The judge was given no sufficient role to review the legality. The process lacked the opportunity for the defendant to contest the relevant facts forming the basis of the eviction.
Enforcement Agaisnt Dwelling
In County Council of Wicklow v Fortune [2012] IEHC 406, Hogan J. deatl with an application for an injunction under the Planning and Development Act 2000 in respect of an unlawfully constructed dwelling. Hogan J. did not accept the argument that “inviolable” in Art.40.5 conferred virtual immunity from enforcement on dwellings.

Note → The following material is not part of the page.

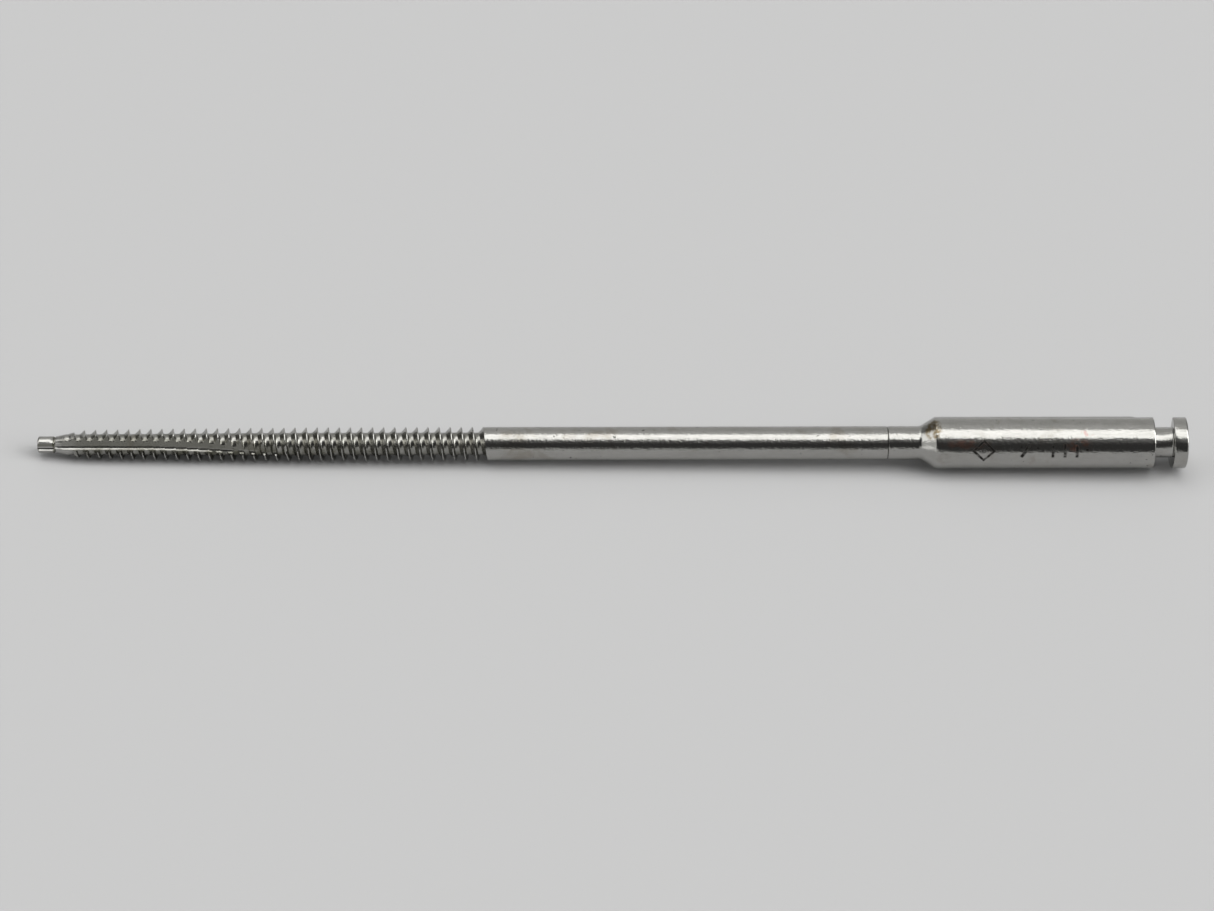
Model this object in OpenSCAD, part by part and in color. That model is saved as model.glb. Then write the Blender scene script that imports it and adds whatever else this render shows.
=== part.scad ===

“[This] would effectively mean that residential planning control would be virtually meaningless. It would mean, for example, that a residence which was unlawfully erected in defiance of the planning authorities was immune (or, at least, virtually immune) from the s. 160 procedure, even though, for example, the dwelling might constitute a fire hazard or pose a danger to road users or that it might occupy a prominent position in a region of great natural beauty to the detriment of that beauty spot. If, moreover, this construction of Article 40.5 were to be admitted, what would there be to stop the deliberate and unlawful construction of a dwelling on another’s land? Is it to be said that in such circumstances the rightful landowner could not secure an injunction compelling the removal of the dwelling on the ground that it was ‘inviolable’? The Constitution was not intended to bring about a situation where someone could profit from their own deliberate and conscious wrongful actions by asserting an immunity from legal action and appropriate enforcement by invoking Article 40.5.”
“Insofar as Article 40.5 speaks of ‘inviolability’, the drafters must be taken to have intended to convey through the use of rhetorical and philosophically inspired language drawn (as Hardiman J. pointed out in Cunningham) from the European constitutional tradition so that the dwelling should enjoy the highest possible level of legal protection which might realistically be afforded in a modem society.”